Postby barny » 2017-06-03, 6:58

drink wrote:I don't mean lengthening in pausal position or between words, I mean historical lengthening. That is, when a vowel used to be short far back in the history of Hebrew and became long by the time of Biblical Hebrew. If you read the "Background" section of my post above, I explain some of the lengthening process. And if you look at where I give קדמה as an example, I show the historical development of the word.



How would the masoretic tradition record whether a word used to be different, and were short, before the time of biblical hebrew? I'm presuming that Feldheim are using the traditional sephardi rule for kamatz katan when they mark it. I'm aware that the modern hebrew rule for kamatz katan is different, and i'm talking strictly biblical hebrew.

You wrote "Basically at some point in the history of Hebrew, all short vowels in open syllables were either lengthened or reduced (or dropped in final position). In the simple case, the reduction results in a shva na:"

You gave the example of makom reduced to mekomot (+ there's no question re the shva at the beginning of mekomot, that it's na).

And I agree a Kamatz turning into a shva is very much a reduction. And can happen when words take a form that involves more syllables. Makom. Mekomot.

But I don't see why you describe Kamatz as a short vowel in an open syllable. If Makom used to be something like Mekom(which I don't think you're saying), then that's nothing to do with why Mekomot is mekomot.. Or do you mean it used to be a patach in makom, then got lengthened to a kamatz? Though still I don't see how that would impact mekomot, where the first vowel gets reduced because it's more syllables.

Looking at what you wrote for the background and history of Kaydma

You wrote "A shva nach can only occur after a short vowel, or after a lengthened vowel in a stressed syllable:
קֵדְמָה ("eastward"): qḗḏmā < *qidma"

I know some IPA, like many on this list, where one can click and hear them http://cmed.faculty.ku.edu/ipafolder/vowels.html
(edit- I think the above link may have 'i' wrong.. The link misses the colon. Drink spotted what I meant, but i'll correct this post for readability, and also as I think drink suggested, i'll use forward slashes instead of square brackets, so it doesn't get misinterpreted by the forum engine as eg opening tag of italics. capital /I/ is like 'hit', and lowercase i with a colon, is ee /i:/ With this post, i'm just fixing the presentation of this post, nothing more re this post)

I have no idea what this sound is ḗ (e with horizontal line over it and a dash over the horizontal line). And I don't know what 'a' with a horizontal line over it is either. And I don't know what you mean with the "<" symbol. Or the asterisk.

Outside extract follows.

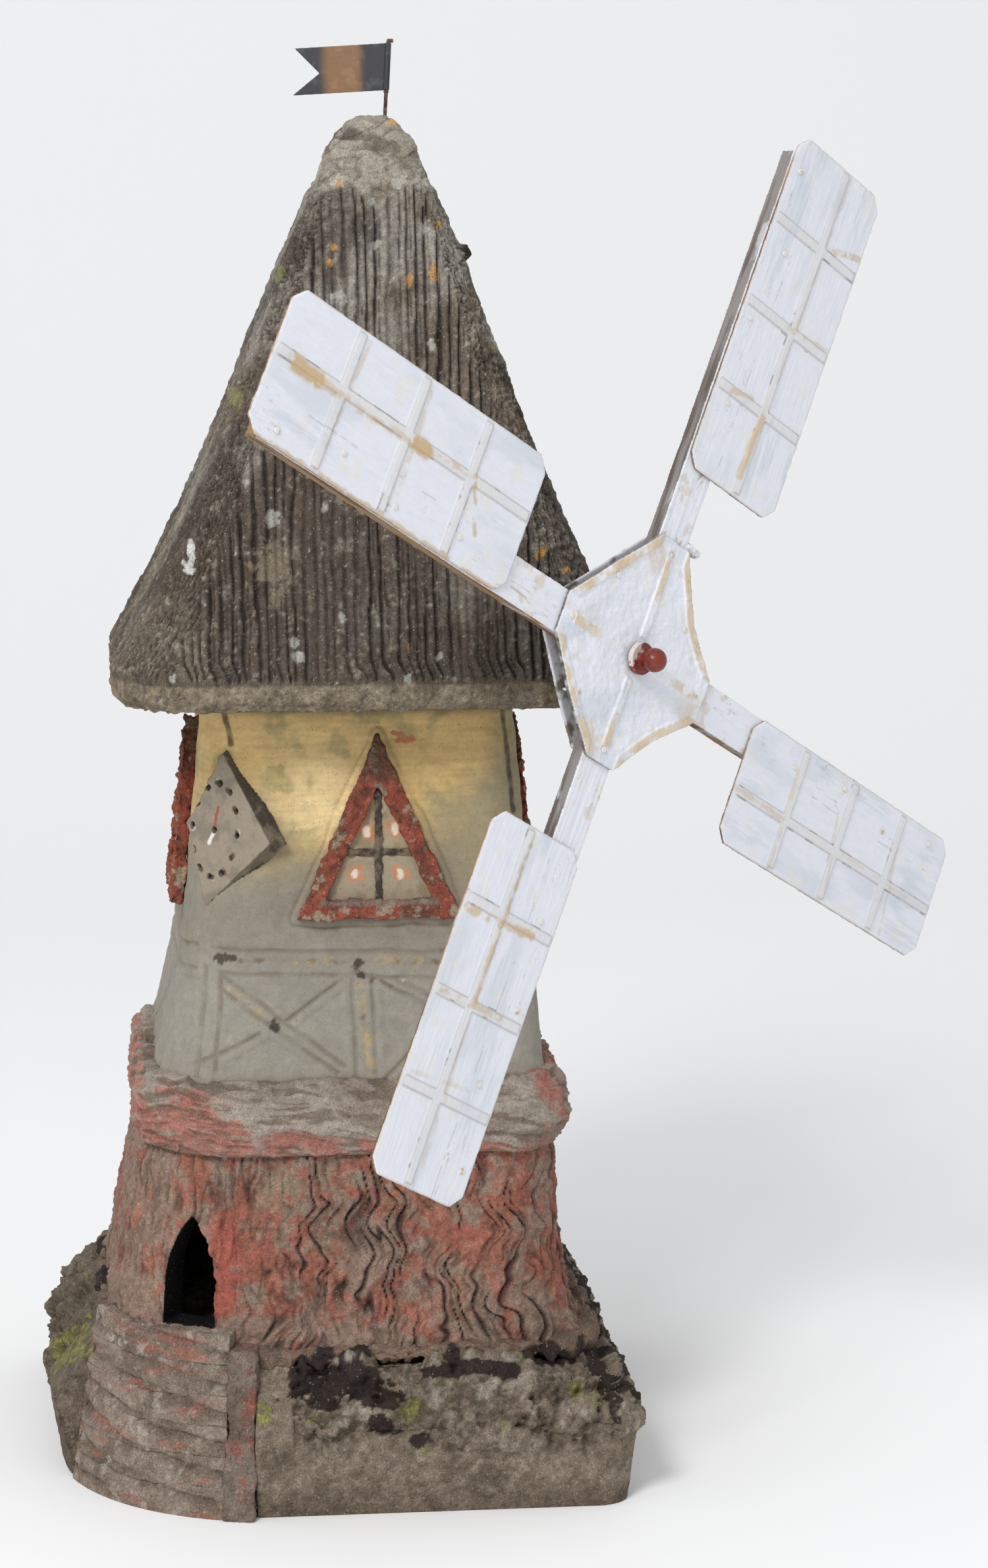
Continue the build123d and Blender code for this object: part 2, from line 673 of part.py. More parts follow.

I know that in IPA /i:/is a long form of chirik like ee street. And capital 'i', /I/ is a short form of chirik like zit. (Though a sephardi I know wouldn't distinguish two forms of chirik, just ih.. and Israelis likewise also just do one sound that is between the two and closer to the shorter 'i' the /I/ in Hit but higher and sharper). Though I doubt that you mean to convey that there was at some point a long chirik in qidma like the word 'street'?

Regards
Last edited by barny on 2017-06-05, 17:59, edited 2 times in total.